The Learning Loss Metric captures this structural condition. The educational system evaluates its technology on metrics that the technology is designed to optimize — engagement, test score correlation, teacher satisfaction — while the unmeasured developmental consequences accumulate across a generation. The loss is not visible in the metrics that the educational system tracks. It is visible in the cognitive capacities that the educational system does not measure: the ability to read deeply, to think independently, to sustain effort without external reward, to tolerate the difficulty and ambiguity that real learning requires.

The measurement choice is the mechanism. By evaluating EdTech on engagement, the educational system has selected for products that maximize the behavioral outputs the revenue model requires while degrading the cognitive capacities the educational mission demands. The Learning Loss Metric is the gap between the measurement and the reality — between what the evaluation framework sees and what is happening to the children it does not measure.

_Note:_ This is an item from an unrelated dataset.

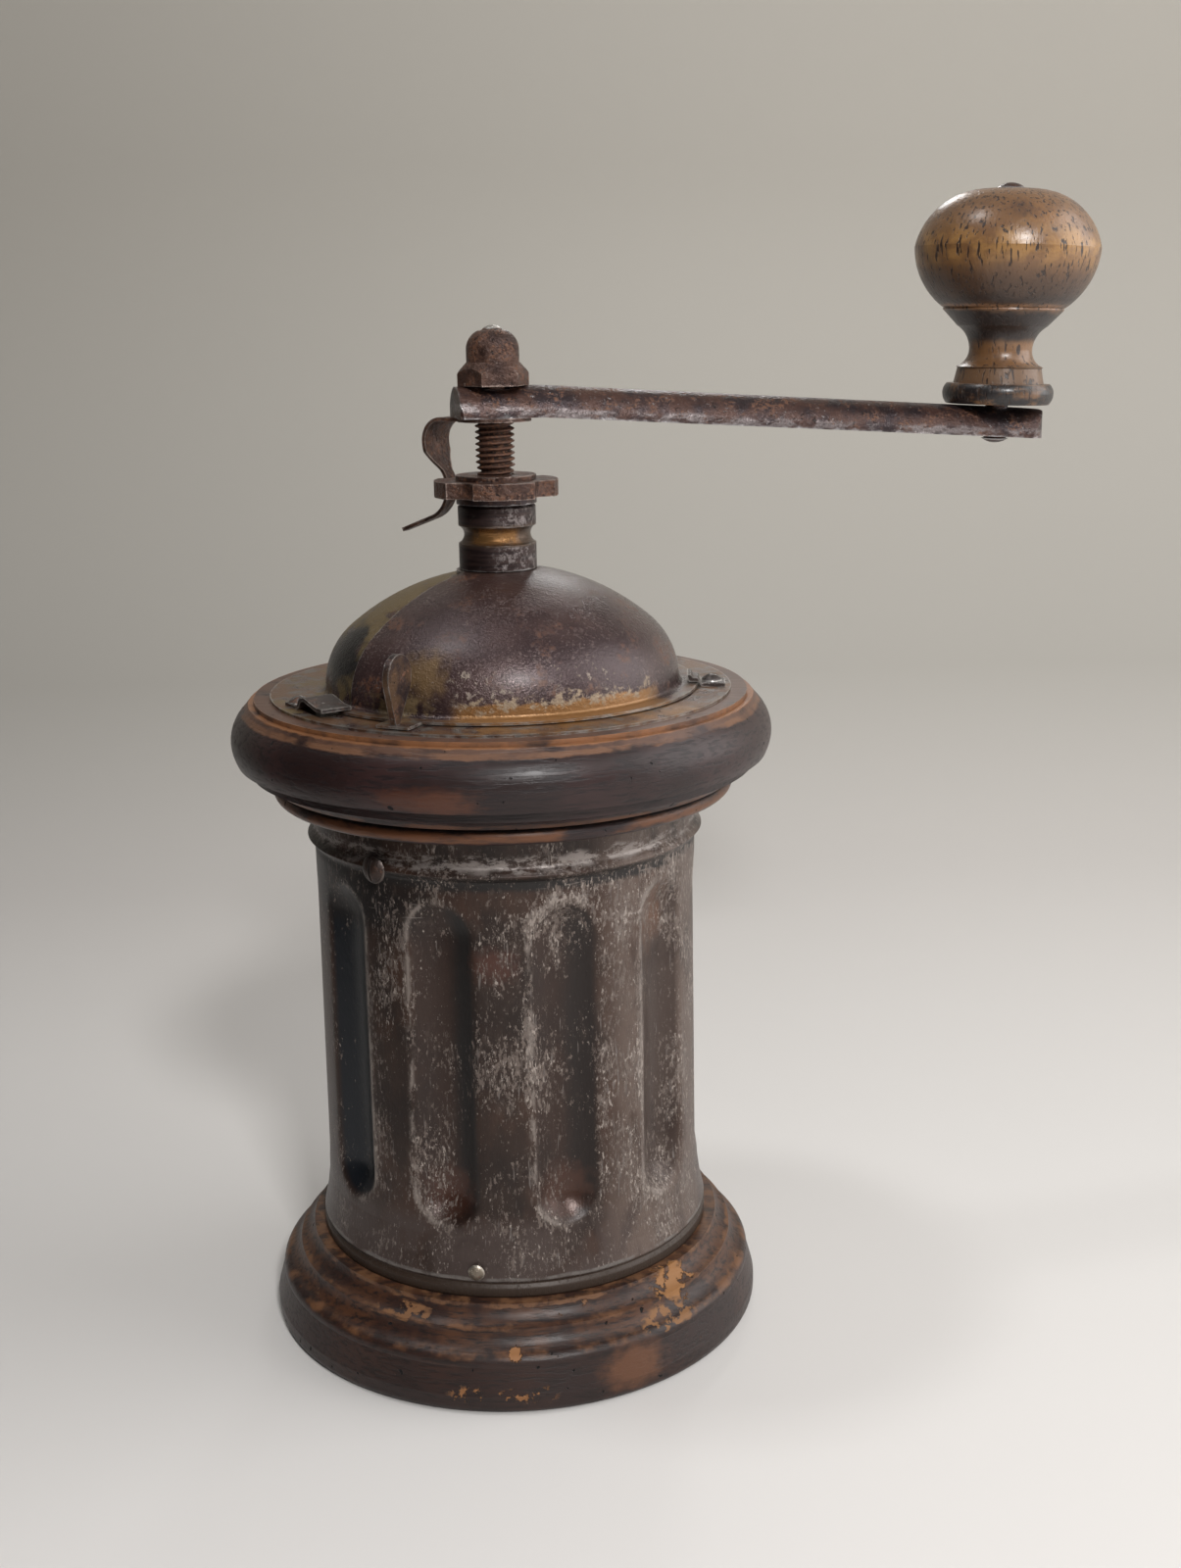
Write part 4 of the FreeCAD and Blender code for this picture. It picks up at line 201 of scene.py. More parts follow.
def patches(tree, place, size, cut, soft=0.05, stretch=(1, 1, 1), detail=4, dust=0.6, seed=0,
            more=None, within=None):
    """Cloudy areas about `size` millimetres across: 1 where the noise passes `cut`.

    `dust` is the share of ever finer grains in it. `more` is added to the noise first, so
    that the areas grow and join where it is high.
    """
    spot = add(tree, "ShaderNodeMapping",
               {"Vector": place["point"], "Location": (seed * 7.3, seed * 3.1, seed * 5.7),
                "Scale": [s / size for s in stretch]})
    noise = add(tree, "ShaderNodeTexNoise",
                {"Vector": spot.outputs[0], "Scale": 1.0, "Detail": detail, "Roughness": dust})
    value = noise.outputs[0] if more is None else total(tree, (noise.outputs[0], 1.0), (more, 1.0))
    edge = add(tree, "ShaderNodeMapRange", {0: value, 1: cut - soft, 2: cut + soft},
               interpolation_type="SMOOTHSTEP")
    return times(tree, edge.outputs[0], within)


def band(tree, place, along, low, high, soft, ragged=0.0, grain=5.0, seed=0, within=None):
    """1 between two values of a coordinate; noise of `grain` moves the edges by `ragged`."""
    value = place[along]
    if ragged:
        spot = add(tree, "ShaderNodeMapping",
                   {"Vector": place["point"], "Location": (seed * 3.7, seed * 9.1, seed * 1.3),
                    "Scale": [1 / grain] * 3})
        noise = add(tree, "ShaderNodeTexNoise", {"Vector": spot.outputs[0], "Scale": 1.0, "Detail": 4.0})
        shift = add(tree, "ShaderNodeMapRange",
                    {0: noise.outputs[0], 1: 0.2, 2: 0.8, 3: -ragged, 4: ragged}, clamp=False)
        value = add(tree, "ShaderNodeMath", {0: value, 1: shift.outputs[0]}).outputs[0]
    rise = add(tree, "ShaderNodeMapRange", {0: value, 1: low - soft, 2: low + soft},
               interpolation_type="SMOOTHSTEP")
    fall = add(tree, "ShaderNodeMapRange", {0: value, 1: high - soft, 2: high + soft, 3: 1.0, 4: 0.0},
               interpolation_type="SMOOTHSTEP")
    return times(tree, times(tree, rise.outputs[0], fall.outputs[0]), within)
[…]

Named Condition · ICS-2026-ET-003

The Learning Loss Metric

"The documented gap between what educational technology is evaluated against — engagement metrics, standardized test score correlation, and educator satisfaction — and what it actually produces in terms of attentional architecture effects: fragmented attention, reduced tolerance for sustained reading, weakened executive function development, and the substitution of rapid-feedback task completion for the slow, iterative cognitive work that builds deep learning capacity. The Learning Loss Metric is not a measurement error — it is a measurement choice that systematically excludes the developmental harms that EdTech products produce while measuring the engagement outcomes that the EdTech revenue model requires."